Legislative Assembly for the ACT: 1996 Week 14 Hansard (11 December) . . Page.. 4772 ..
MR WOOD (continuing):
Amnesty has more than 600 members in the ACT, all of whom contribute to the observance throughout the world of the UN declaration. Most members work individually from home, sending letters, faxes and e-mails directly to governmental authorities on behalf of prisoners of conscience and the victims of torture and execution. The year 2000 is approaching fast. Now is a chance for Australia to have a considerable influence by hosting the last extravaganza of the twentieth century.
MS REILLY (7.23): I want to make a short statement which I would have made under standing order 46, but we moved to the adjournment debate too quickly. It is in response to statements made by Mr Hird and Mr Stefaniak following the release of the report on the inquiry of the Standing Committee on Social Policy into the School Without Walls. Statements were made in the media yesterday. In response to the statements, I want to put on record that I refute any claim of conflict of interest. One of the reasons I have been slow in making any statement on this is that there is a child involved. There is a young person concerned in the allegations made by Mr Stefaniak and Mr Hird. Since these statements have been made, there has been an amount of misinformation floating in the system. Therefore, I wish to make a statement in relation to this matter. The child in question, who has been referred to as my stepdaughter, is the child of my partner. She is not a child of mine. This child has never lived with me and I have no say in any way at all in any decision about her education, where she may attend school and what subjects she may attend.
MS McRAE (7.24): Although I risk really stretching people's endurance, I am afraid I feel I have to speak. I will be brief. This afternoon we on this side chose to allow Executive business to come on, on the understanding that I could make a very brief statement in regard to a motion that we had on the notice paper. I would simply like to put on record that the motion that we put on the notice paper was in regard to the effect that the removal of the Federal Government's policy on new schools would have on schools in the ACT.
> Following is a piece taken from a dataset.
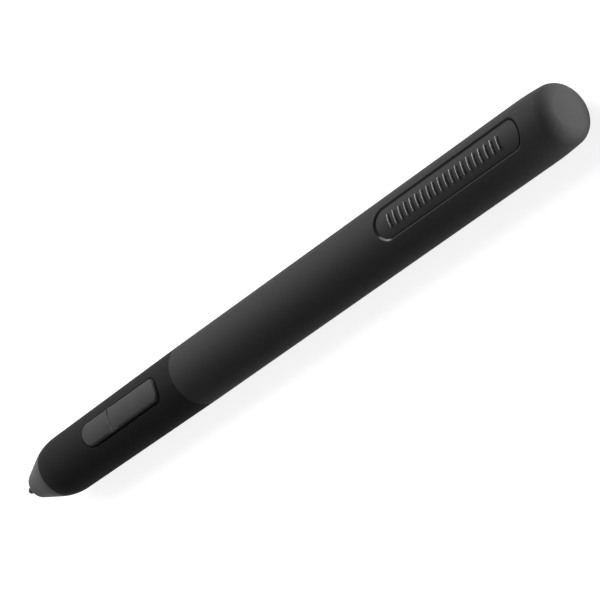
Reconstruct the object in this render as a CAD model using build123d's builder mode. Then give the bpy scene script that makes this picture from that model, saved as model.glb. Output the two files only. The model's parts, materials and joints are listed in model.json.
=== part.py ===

It is my understanding that the Government was supportive of the motion because it was asking it to examine the possibility of creating a policy in the ACT to protect ACT schools. The importance of this is not so much the type of nonsense that we have heard emerge from the Federal debate about the expansion of new and marginal schools. It is, in fact, the danger that presents to the ACT from quite big non-government schools offering to set up. With the removal of the new schools policy, quite large private schools would have every right to attempt to set up. The previous policy allowed a test of viability for existing government and non-government schools and provided for integrated planning in the ACT.